The year 2020 marked the 50th Anniversary of the Madeline Island Ferry Line: a half of a century since the merger of two rival ferry lines operating on the Bayfield to La Pointe route formed a single carrier. Today’s ferry line continues the long legacy of commercial transportation over water routes on Chequamegon Bay on Lake Superior’s south shore.
The Madeline Island Ferry Line retains strong ties to its heritage. Among corporate owners are members of both the Russell and Nelson families associated with the earlier island ferry lines.
But today’s ferry boat transportation has changed immensely from the services that operated here 175 years earlier. Sail and hand-powered wooden boats have been replaced by steel, diesel-engine vessels. And today’s ferries are designed to carry automobiles — a type of vehicle never dreamed of when the communities of Ashland, Washburn and Bayfield were rustic settlements on the Lake Superior frontier. Modern ferry boats operate nearly exclusively for transporting people and freight between terminals on a set route. But during the boom in tourism at the turn-of-the-century, Chequamegon Bay ferry boats did dual work as excursion boats among the adjacent Apostle Islands.
Though freight, as well as passengers, has always been carried by local ferries, large loads used to be towed behind on barges. But today, the 90-foot, drive-through ferry Madeline and the 110-foot double ended Bayfield are capable of loading many large shipments. These include fuel trucks, construction equipment, and even an occasional house.
Employees of the Madeline Island Ferry Line are skilled in a task unheard of by ferry boat captains of a century ago: they can size up a line of waiting vehicles and load them aboard a boat according to size and weight, in the most efficient manner possible. But with nearly 6,000 crossings made annually, they have had a lot of practice.
An industry long-dominated by men, Madeline Island Ferry Line has taken a new turn. Women of the past, participated in this work by managing home and family, enabling captains to put in long days on the lake. Today women work in many aspects of the business: from ticket sales, to deck handing, and to piloting the vessels. There are five Coast Guard Licensed female captains who run the ferries between Bayfield and La Pointe, often there will be an all female crew.
The many passengers that have stepped aboard area ferry boats over the decades, have placed their trust in the skill and knowledge of vessel captains to take them safely to the other shore. And they have not been let down. Over a century-and-a-half of ferry boat crossings have a virtually disaster-free history. Though Lake Superior can change within minutes from a placid pond to a raging sea, area mariners knowingly read the skies and safely maneuver their boats between ports. Today’s ferries carry regulation Coast Guard safety equipment, radar and marine radios. Crews are trained in man-overboard and disaster procedures.
Once a common form of transportation for residents in all Chequamegon Bay communities, taking a ferry ride is an unusual experience for most people in the late 20th-century. But not so for the year-round and summer residents of Madeline Island. Here, the ferry is part of the local culture. These individuals plan their activities by the ferry schedule, and it even affects their conversation. Upon arriving at La Pointe for the summer season, it is common to hear a person report that they “arrived last night on the 8 o’clock boat.”

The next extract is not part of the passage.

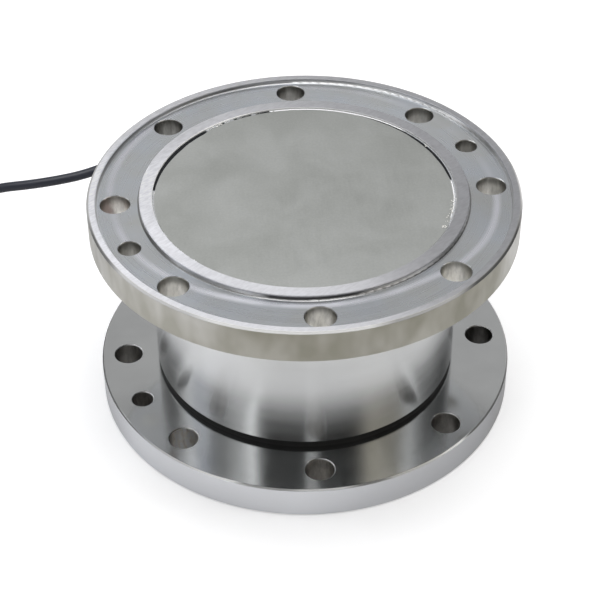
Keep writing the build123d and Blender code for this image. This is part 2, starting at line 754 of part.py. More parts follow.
with BuildPart() as gland_cap_nut:
    with BuildSketch(gland_plane.offset(cap_nut_start)):
        RegularPolygon(radius=cap_nut_hex / 2, side_count=6, major_radius=False)
    extrude(amount=cap_nut_side_l)
    with BuildSketch(gland_plane.offset(cap_nut_start + cap_nut_side_l)):
        Circle(cap_nut_hex / 2)
    extrude(amount=cap_nut_dome_l)
    nut_end_face = gland_cap_nut.faces().sort_by(gland_axis)[-1]
    fillet(nut_end_face.edges(), radius=cap_nut_dome_r)
    with BuildSketch(gland_plane.offset(cap_nut_start)):
        Circle(gland_neck_d / 2 + thread_clearance)
    extrude(amount=cap_nut_end - cap_nut_end_t - cap_nut_start, mode=Mode.SUBTRACT)
    with BuildSketch(gland_plane.offset(cap_nut_start)):
        Circle(relief_root_d / 2 + relief_clearance)
    extrude(amount=cap_nut_end - cap_nut_start, mode=Mode.SUBTRACT)
gland_cap_nut.part.label = "gland_cap_nut"

with BuildPart() as cable_relief:
    with BuildSketch(gland_plane.offset(neck_end + cable_clearance)):
        Circle(relief_root_d / 2)
    with BuildSketch(gland_plane.offset(relief_end)):
        Circle(relief_tip_d / 2)
    loft()
    with BuildSketch(gland_plane.offset(neck_end)):
        Circle(cable_d / 2 + cable_clearance)
    extrude(amount=relief_end - neck_end, mode=Mode.SUBTRACT)
cable_relief.part.label = "cable_relief"

# The cable's end inside the gland, and its cores up to the board
with BuildPart() as cable_inner_end:
    with BuildSketch(gland_plane.offset(jacket_end_from_axis)):
        Circle(cable_d / 2)
    extrude(amount=relief_end - jacket_end_from_axis)
cable_inner_end.part.label = "cable_inner_end"

with BuildPart() as cable_cores:
    with BuildLine() as core_path:
        FilletPolyline(
            gland_plane.from_local_coords((0, 0, jacket_end_from_axis)),
            gland_plane.from_local_coords((0, 0, core_circle_d / 2)),
            gland_plane.from_local_coords((0, 0, core_circle_d / 2)) + Vector(0, 0, board_z - gland_z),
            radius=core_bend_r,
        )
    with BuildSketch(Plane(origin=core_path.line @ 0, z_dir=core_path.line % 0)):
        Circle(core_bundle_d / 2)
    sweep(path=core_path.line)
cable_cores.part.label = "cable_cores"

# Free cable from the gland to the coil
route_start = gland_plane.from_local_coords((0, 0, relief_end))
route_first = gland_plane.from_local_coords((0, 0, relief_end + first_run))
route = [tuple(route_start), tuple(route_first)] + route_points
with BuildPart() as sensor_cable:
    add(cable_tube(route, cable_d))
sensor_cable.part.label = "sensor_cable"

# Coil: turns side by side and on each other, with a straight lead at either end
coil_w = coil_columns * cable_d + 2 * coil_slack
coil_h = coil_rows * cable_d + 2 * coil_slack
coil_outer_turn_r = coil_mean_r + (coil_columns - 1) * cable_d / 2
coil_in = Vector(route_points[-1]) - Vector(coil_stub_l, 0, 0)
coil_centre = Vector(coil_in.X, coil_in.Y - coil_outer_turn_r, 0)
coil_bottom_z = coil_in.Z - cable_d / 2 - coil_slack
coil_out = Vector(coil_centre.X - coil_outer_turn_r, coil_centre.Y, coil_in.Z + (coil_rows - 1) * cable_d)
coil_axis = Axis(coil_centre, (0, 0, 1))
with BuildPart() as cable_coil:
    with BuildSketch(Plane(origin=coil_centre, x_dir=(1, 0, 0), z_dir=(0, -1, 0))):
        with Locations((coil_mean_r, coil_bottom_z + coil_h / 2)):
            RectangleRounded(coil_w, coil_h, cable_d / 2)
    revolve(axis=coil_axis)
    with BuildSketch(Plane(origin=coil_in, z_dir=(1, 0, 0))):
        Circle(cable_d / 2)
    extrude(amount=coil_stub_l)
    with BuildSketch(Plane(origin=coil_out, z_dir=(0, -1, 0))):
        Circle(cable_d / 2)
    extrude(amount=coil_stub_l)
cable_coil.part.label = "cable_coil"
coil_length = 2 * pi * coil_mean_r * coil_columns * coil_rows + 2 * coil_stub_l
print("coil length", round(coil_length, 1), "outer turn", coil_outer_turn_r)

with BuildPart() as cable_ties:
    for angle in tie_angles:
        radial = Vector(1, 0, 0).rotate(Axis.Z, angle)
        with BuildSketch(Plane(origin=coil_centre, x_dir=radial, z_dir=radial.cross(Vector(0, 0, 1)))):
            with Locations((coil_mean_r, coil_bottom_z + coil_h / 2)):
                RectangleRounded(coil_w + 2 * tie_t, coil_h + 2 * tie_t, cable_d / 2 + tie_t)
                RectangleRounded(coil_w, coil_h, cable_d / 2, mode=Mode.SUBTRACT)
        revolve(axis=coil_axis, revolution_arc=tie_arc)
cable_ties.part.label = "cable_ties"

# Plug, measured along its axis from the end of the tail
plug_axis_z = plug_back_d / 2
tail_start = coil_out + Vector(0, -coil_stub_l, 0)
tail_points = [tail_start]
for run, level in zip(tail_runs, (tail_start.Z, plug_axis_z, plug_axis_z)):
    last = tail_points[-1]
    tail_points.append(Vector(last.X, last.Y - run, level))
with BuildPart() as cable_tail:
    add(cable_tube([tuple(point) for point in tail_points], cable_d))
cable_tail.part.label = "cable_tail"

plug_plane = Plane(origin=tail_points[-1], x_dir=(1, 0, 0), z_dir=(0, -1, 0))
nut_start = plug_relief_l - plug_nut_l / 2
back_start = nut_start + plug_nut_l
back_end = back_start + plug_back_l
ring_start = back_end + plug_side_clearance
collar_start = ring_start + plug_ring_lip_l + plug_side_clearance
collar_end = collar_start + plug_collar_l
nose_end = collar_end + plug_nose_l
insert_start = nose_end - plug_pin_proud - plug_pin_sink - plug_insert_l

with BuildPart() as plug_relief:
    with BuildSketch(plug_plane):
        Circle(relief_tip_d / 2)
    with BuildSketch(plug_plane.offset(plug_relief_l)):
        Circle(relief_root_d / 2)
    loft()
plug_relief.part.label = "plug_relief"

with BuildPart() as plug_clamp_nut:
    with BuildSketch(plug_plane.offset(nut_start)):
        Circle(plug_nut_d / 2)
    extrude(amount=plug_nut_l)
    nut_edges = plug_clamp_nut.edges().filter_by(GeomType.CIRCLE).sort_by(Axis.Y)
    fillet(nut_edges[-1], radius=plug_edge_r)
    with BuildSketch(plug_plane.offset(nut_start)):
        Circle(relief_root_d / 2 + relief_clearance)
    extrude(amount=plug_nut_l, mode=Mode.SUBTRACT)
plug_clamp_nut.part.label = "plug_clamp_nut"

with BuildPart() as plug_back_shell:
    with BuildSketch(plug_plane.offset(back_start)):
        Circle(plug_back_d / 2)
    extrude(amount=plug_back_l)
    shell_edges = plug_back_shell.edges().filter_by(GeomType.CIRCLE).sort_by(Axis.Y)
    fillet(shell_edges[-1], radius=plug_edge_r)
    with BuildSketch(plug_plane.offset(back_start + plug_back_wall)):
        Circle(plug_journal_d / 2)
    extrude(amount=plug_back_l - plug_back_wall, mode=Mode.SUBTRACT)
plug_back_shell.part.label = "plug_back_shell"

with BuildPart() as plug_front_shell:
    with BuildSketch(plug_plane.offset(back_start + plug_back_wall)):
        Circle(plug_journal_d / 2)
    extrude(amount=collar_start - back_start - plug_back_wall)
    with BuildSketch(plug_plane.offset(collar_start)):
        Circle(plug_collar_d / 2)
    extrude(amount=plug_collar_l)
    with BuildSketch(plug_plane.offset(collar_end)):
        Circle(plug_nose_d / 2)
    extrude(amount=plug_nose_l)
    with BuildSketch(plug_plane.offset(back_start + 2 * plug_back_wall)):
        Circle(plug_bore_d / 2)
    extrude(amount=nose_end - back_start, mode=Mode.SUBTRACT)
plug_front_shell.part.label = "plug_front_shell"

# One pin in the middle and two circles of pins round it
with BuildSketch() as pin_pattern:
    Circle(plug_pin_d / 2)
    with PolarLocations(plug_inner_pin_circle_d / 2, plug_inner_pin_count):
        Circle(plug_pin_d / 2)
    with PolarLocations(plug_outer_pin_circle_d / 2, plug_outer_pin_count):
        Circle(plug_pin_d / 2)

with BuildPart() as plug_insert:
    with BuildSketch(plug_plane.offset(insert_start)):
        Circle(plug_bore_d / 2 - plug_insert_clearance)
        add(pin_pattern.sketch, mode=Mode.SUBTRACT)
    extrude(amount=plug_insert_l)
plug_insert.part.label = "plug_insert"

with BuildPart() as plug_pins:
    with BuildSketch(plug_plane.offset(insert_start)):
        add(pin_pattern.sketch)
    extrude(amount=plug_insert_l + plug_pin_proud)
plug_pins.part.label = "plug_pins"

with BuildPart() as plug_coupling_ring:
    with BuildSketch(plug_plane.offset(ring_start)):
        Circle(plug_ring_d / 2)
        with PolarLocations(plug_ring_d / 2, plug_knurl_count):
            Circle(plug_knurl_r, mode=Mode.SUBTRACT)
    extrude(amount=plug_ring_l)
    with BuildSketch(plug_plane.offset(ring_start)):
        Circle(plug_journal_d / 2 + plug_running_clearance)
    extrude(amount=plug_ring_lip_l, mode=Mode.SUBTRACT)
    with BuildSketch(plug_plane.offset(ring_start + plug_ring_lip_l)):
        Circle(plug_ring_bore_d / 2)
    extrude(amount=plug_ring_l - plug_ring_lip_l, mode=Mode.SUBTRACT)
plug_coupling_ring.part.label = "plug_coupling_ring"

pieces = [
    upper_flange, top_cover, cover_bond, housing_sleeve, sleeve_oring, gap_seal, lower_flange,
    elastic_body, upper_screws, lower_screws, upper_dowels, lower_dowels,
    arm_gauges, column_gauges, gauge_terminals, lead_wires,
    signal_board, board_chips, board_header, board_spacers, board_screws,
    bottom_cover, bottom_cover_screws, bottom_oring,
    gland_gasket, gland_body, gland_seal, gland_cap_nut, cable_relief, cable_inner_end, cable_cores,
    sensor_cable, cable_coil, cable_ties, cable_tail,
    plug_relief, plug_clamp_nut, plug_back_shell, plug_front_shell, plug_insert, plug_pins,
    plug_coupling_ring,
]
for piece in pieces:
    export_step(piece.part, f"parts/{piece.part.label}.step")
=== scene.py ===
from math import cos, pi, radians, sin, tau
from random import Random

import bmesh
import bpy
from mathutils import Matrix, Vector


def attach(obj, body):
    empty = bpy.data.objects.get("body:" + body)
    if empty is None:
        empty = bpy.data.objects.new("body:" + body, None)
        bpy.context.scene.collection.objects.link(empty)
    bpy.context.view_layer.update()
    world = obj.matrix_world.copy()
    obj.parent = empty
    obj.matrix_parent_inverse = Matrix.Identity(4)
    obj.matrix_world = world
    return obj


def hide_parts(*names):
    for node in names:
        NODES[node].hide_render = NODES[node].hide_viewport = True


# A six-axis force sensor with its coiled cable and its plug. Lengths are in metres, in the frame of the
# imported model: the origin is the middle of the lower flange's underside, and +Z is the sensor's axis.
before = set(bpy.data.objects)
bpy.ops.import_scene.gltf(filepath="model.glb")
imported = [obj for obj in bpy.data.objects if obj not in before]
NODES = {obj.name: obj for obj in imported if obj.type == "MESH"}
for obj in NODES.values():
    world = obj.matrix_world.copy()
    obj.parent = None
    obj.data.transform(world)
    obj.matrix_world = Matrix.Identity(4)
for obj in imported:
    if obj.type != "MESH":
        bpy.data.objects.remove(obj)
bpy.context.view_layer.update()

FLANGE_R = 0.100
BOLT_CIRCLE_R = 0.087
BOLT_HOLE_R = 0.00675
DOWEL_HOLE_R = 0.005
HOLE_STEP = pi / 8  # from a bolt hole to the next place where a dowel hole can be
RIM_R = 0.096  # inner wall of the upper flange's rim
RING_R = 0.076  # outer wall of its raised ring
COVER_BORE_R = 0.070
COVER_R = 0.0696
TOP_Z = 0.110
CHANNEL_Z = 0.1076  # floor of the channel between rim and ring
COVER_Z = 0.109
UPPER_FOOT_Z = 0.0935  # underside of the upper flange
LOWER_TOP_Z = 0.0165
CABLE_D = 0.0051


# Camera

CAMERA_PLACE = (-0.04774, -0.62219, 0.56290)
CAMERA_BEARING = 4.177  # degrees to the right of +Y
CAMERA_TILT = 39.702  # degrees down from level
CAMERA_ROLL = -0.391  # degrees to the left
CAMERA_LENS = 100.35  # millimetres, on a sensor 36 mm wide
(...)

The Madeline Island Ferry Line management respects its significance in area history and its location in the unique Apostle Islands region. The corporation’s Mission Statement includes the aim to “provide positive cultural, environmental and economic impact to the Island and Bayfield communities,” in addition to providing quality transportation to meet the present and future needs of residents and visitors.
Though the great steamers and festive pleasure yachts that graced the bay in an earlier century have been replaced with fiberglass sailing craft and trolling boats, ferry boats still ply the waters. In an endless journey they cross and re-cross the bay, just as they have done for nearly 175 years. They are part of the unique cultural heritage of the Chequamegon Bay region.